What is the expected behavior?
When troubleshooting these problems, sometimes best to step back and determine what is “expected” behavior. Setting up quick test to learn what’s expected may provide clue as to what’s broken. We do this for performance troubleshooting when capturing “baseline” data. Following this logic my next step was to setup a simple Transactional Replication publication using sample AdventureWorks database.

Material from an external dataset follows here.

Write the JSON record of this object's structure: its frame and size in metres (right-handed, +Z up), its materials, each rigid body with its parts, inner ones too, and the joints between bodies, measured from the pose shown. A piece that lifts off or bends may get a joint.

Using the Replication Wizard to publish 1 table, then scripting out the subscriber stored procedure, I could clearly see bitmap parameter along with additional logic within the stored procedure. Since the “broken” subscriber didn’t have this expected code to handle the correct number of parameters, I knew the Replication generated stored procedures on the Subscriber was incorrect and needed to be updated.
How to correct the problem?
SQL Server includes stored procedure sp_scriptpublicationcustomprocs to re-generate new set of subscriber stored procedures. Execute this command on the Publisher with OUTPUT AS TEXT. Then execute the output on the Subscriber. Make sure to increase the TEXT COLUMN WIDTH to 5000 in the Query Properties window or your stored procedure code will get truncated at the default 256 characters. Yeah, I found that one out the hard way. Thankfully, the code automatically includes all DROP then CREATEs SPs needed by the Subscriber and I just ran it a 2nd time with a wider text window.
sp_scriptpublicationcustomprocs ‘<publication>’
Once new create stored procedure scripts were executed on the subscriber, the Distribution Agent executed the correct commands with matching parameter list, no reinitialization required. This same command can be used anytime the subscriber stored procedures are accidently DROPPED.